At a time when powerful forces are disrupting the global economy, bold predictions are even more likely than usual to be wrong. Each of four “great disruptions” is transformational on its own, and all are amplifying the effects of the others, producing fundamental and unpredictable changes on a scale the world has never seen.

NEW YORK – Bold predictions based on intuition are rarely a good idea. Margaret Thatcher, as Education Secretary in 1973, famously asserted that the United Kingdom would not have a woman prime minister in her lifetime.

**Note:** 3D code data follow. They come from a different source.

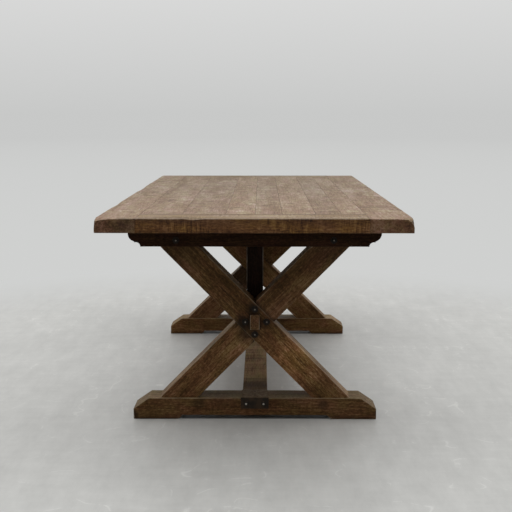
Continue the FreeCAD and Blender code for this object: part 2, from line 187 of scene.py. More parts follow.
def giveMaterial(piece, material):
    piece.data.materials.clear()
    piece.data.materials.append(material)


def seat(piece, slot, *nodes):
    # the piece rides with the table and stands for its CAD nodes
    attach(piece, "root")
    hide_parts(*nodes)


def solidsOf(node):
    # the boxes of the separate solids in a CAD group, from a merged copy of it
    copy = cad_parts[node].copy()
    copy.data = copy.data.copy()
    copy.parent = None
    bpy.context.scene.collection.objects.link(copy)
    startEditing(copy)
    bpy.ops.mesh.select_all(action="SELECT")
    bpy.ops.mesh.remove_doubles(threshold=0.00001)
    bpy.ops.mesh.separate(type="LOOSE")
    stopEditing()
    boxes = []
    for solid in list(bpy.context.selected_objects):
        corners = [Vector(corner) for corner in solid.bound_box]
        boxes.append((corners[0], corners[6]))
        bpy.data.objects.remove(solid)
    return boxes


# shader nodes; a value may be a number, a colour or a socket to link from

def addNode(tree, kind, inputs=None, **options):
    made = tree.nodes.new(kind)
    for key, value in options.items():
        setattr(made, key, value)
    for socket, value in (inputs or {}).items():
        if isinstance(value, bpy.types.NodeSocket):
            tree.links.new(value, made.inputs[socket])
        else:
            made.inputs[socket].default_value = value
    return made


def combine(tree, a, b, operation, c=0):
    return addNode(tree, "ShaderNodeMath", {0: a, 1: b, 2: c}, operation=operation).outputs[0]


def product(tree, a, b):
    return combine(tree, a, b, "MULTIPLY")


def addShare(tree, total, value, share):
    return combine(tree, value, share, "MULTIPLY_ADD", total)


def absolute(tree, value):
    return combine(tree, value, 0, "ABSOLUTE")


def combineVectors(tree, a, b, operation="ADD"):
    return addNode(tree, "ShaderNodeVectorMath", {0: a, 1: b}, operation=operation).outputs[0]


def scaled(tree, vector, amounts):
    return combineVectors(tree, vector, amounts, "MULTIPLY")


def lengthOf(tree, vector):
    return addNode(tree, "ShaderNodeVectorMath", {0: vector}, operation="LENGTH").outputs["Value"]


def partOf(tree, vector, axis):
    return addNode(tree, "ShaderNodeSeparateXYZ", {0: vector}).outputs[axis]


def facingUp(tree):
    return partOf(tree, addNode(tree, "ShaderNodeNewGeometry").outputs["Normal"], "Z")


def painted(tree, name):
    # one of the values that the mesh carries at its vertices
    return addNode(tree, "ShaderNodeAttribute", attribute_name=name).outputs["Fac"]


def noiseAt(tree, vector, scale, detail, roughness, output=0):
    return addNode(tree, "ShaderNodeTexNoise", {"Vector": vector, "Scale": scale, "Detail": detail,
                                                "Roughness": roughness}).outputs[output]


def stretchRange(tree, value, low, high, toLow=0.0, toHigh=1.0, soft=False):
    return addNode(tree, "ShaderNodeMapRange", {
        "Value": value, "From Min": low, "From Max": high, "To Min": toLow, "To Max": toHigh},
        interpolation_type="SMOOTHSTEP" if soft else "LINEAR").outputs[0]


def mixColour(tree, share, a, b, kind="MIX"):
    a, b = (colour if isinstance(colour, bpy.types.NodeSocket) else (*colour, 1) for colour in (a, b))
    return addNode(tree, "ShaderNodeMix", {"Factor": share, "A": a, "B": b}, data_type="RGBA",
                   blend_type=kind).outputs["Result"]


def colourRamp(tree, share, colours, places):
    ramp = addNode(tree, "ShaderNodeValToRGB", {0: share})
    elements = ramp.color_ramp.elements
    while len(elements) < len(colours):
        elements.new(0.5)
    for element, colour, place in zip(elements, colours, places):
        element.position = place
        element.color = (*colour, 1)
    return ramp.outputs[0]


def newMaterial(name):
    material = bpy.data.materials.new(name)
    material.use_nodes = True
    material.node_tree.nodes.clear()
    return material, material.node_tree


def surface(tree, colour, rough, shine, relief, strength, distance):
    # the shader itself; strength and distance say how much the relief shows
    bump = addNode(tree, "ShaderNodeBump", {"Height": relief, "Strength": strength,
                                            "Distance": distance})
    return addNode(tree, "ShaderNodeBsdfPrincipled", {
        "Base Color": colour, "Roughness": rough, "Specular IOR Level": shine,
        "Normal": bump.outputs[0]}).outputs[0]


# studio

studio = {
    "cameraPlace": (0.0251, -4.0479, 1.0878),
    "cameraPitch": 0.14761,      # radians below level
    "cameraTurn": 0.00624,
    "cameraLens": 67.25,         # mm
    "cameraSensor": 36,
    "cameraSight": 500,          # metres
    "lampSize": (6.0, 7.0),
    "lampPlace": (0, 0.35, 3.9),
    "lampPower": 192,
    "skyLight": 0.50,
    "backdropNear": (0.625, 0.632, 0.625),
    "backdropFar": (0.575, 0.580, 0.575),
    "backdropTop": (0.688, 0.690, 0.686),
    "backdropRise": 0.12,        # how steeply a view looks up where the top colour is reached
    "backdropReach": (4, 40),    # distances of the near and the far colour
}
ground = {
    "size": 160,
    "colour": (0.526, 0.526, 0.507),
    "roughness": (0.36, 0.48),
    "shine": 0.35,
    "bump": (0.15, 0.002),
    # noises: scale, detail and roughness
    "cloud": (2.2, 5, 0.5),
    "trowel": (2.4, 8, 0.62),
    "specks": (15, 8, 0.7),
    "swirl": (3.1, 2, 0.5),
    "trowelStretch": (2, 9, 1),
    "specksStretch": (1, 0.3, 1),
    "tone": (0.6, 1.4, 0.925, 1.075),        # large clouds: noise from, to, shade from, to
    "mottle": (0.3, 0.7, 0.915, 1.085),      # small ones
    "scratchWidth": 0.006,
    "scratches": (0.50, 0.56, 0, 0.16),      # where they break off, and how pale they are
    "paleStretch": (1.15, 0.95, 1),
    "paleReach": (0.40, 1.25, 1.27, 0.975),  # painted light and shade: paler up to the first, darker past the second
    "slotReach": (0.27, 0.05),    # painted shadow in the slot under each foot, from its middle
    "slotFade": 0.01,
    "slotTimes": 0.30,
    "litReach": (1.5, 2.7),       # lit up to the first, plain background past the second
}


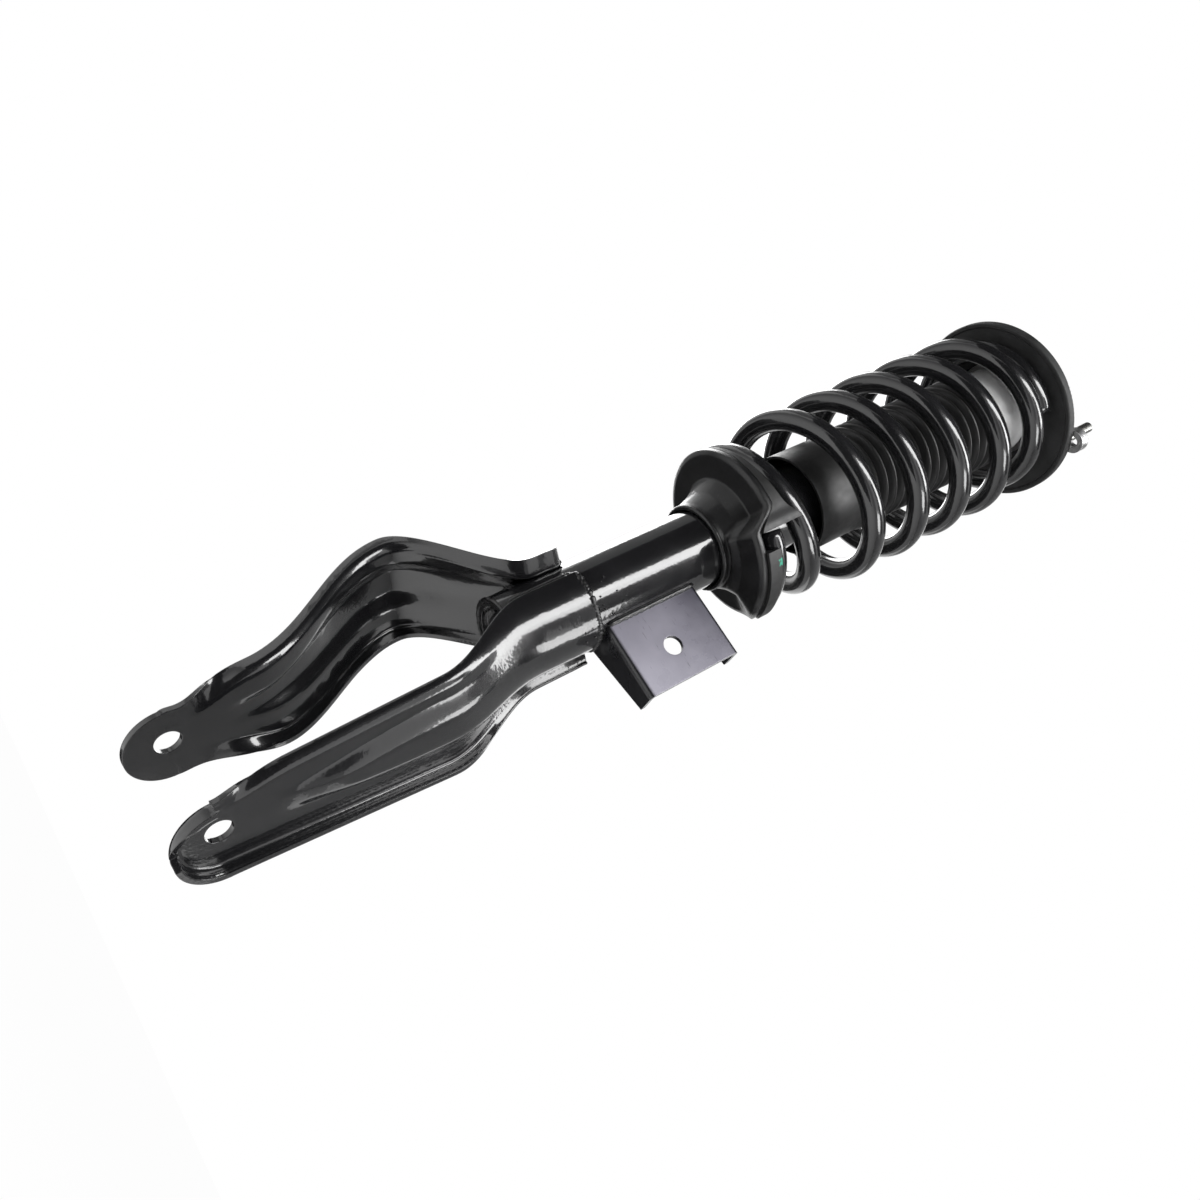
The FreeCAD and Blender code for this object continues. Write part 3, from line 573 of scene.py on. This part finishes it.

IBM’s president, Thomas J. Watson, declared in 1943 that there was “a world market for perhaps five computers.” And, when movies with sound made their debut in 1927, Warner Brothers’ Harry Warner asked, “Who the hell wants to hear actors talk?”

At a time when four powerful forces are disrupting the global economy, upending most of our assumptions, such pronouncements on the future, shaped by intuitions based on the past, are even more likely to be wrong. Each of these four “great disruptions” is transformational on its own, and all are amplifying the effects of the others, producing fundamental and unpredictable changes on a scale the world has never seen – and that will prove our intuitions wrong.

The first great disruption is the shift of economic activity to emerging-market cities. As recently as 2000, 95% of the Fortune Global 500 was headquartered in developed economies. By 2025, nearly half of the Fortune Global 500 companies will be based in emerging economies, with China home to more of them than the United States or Europe.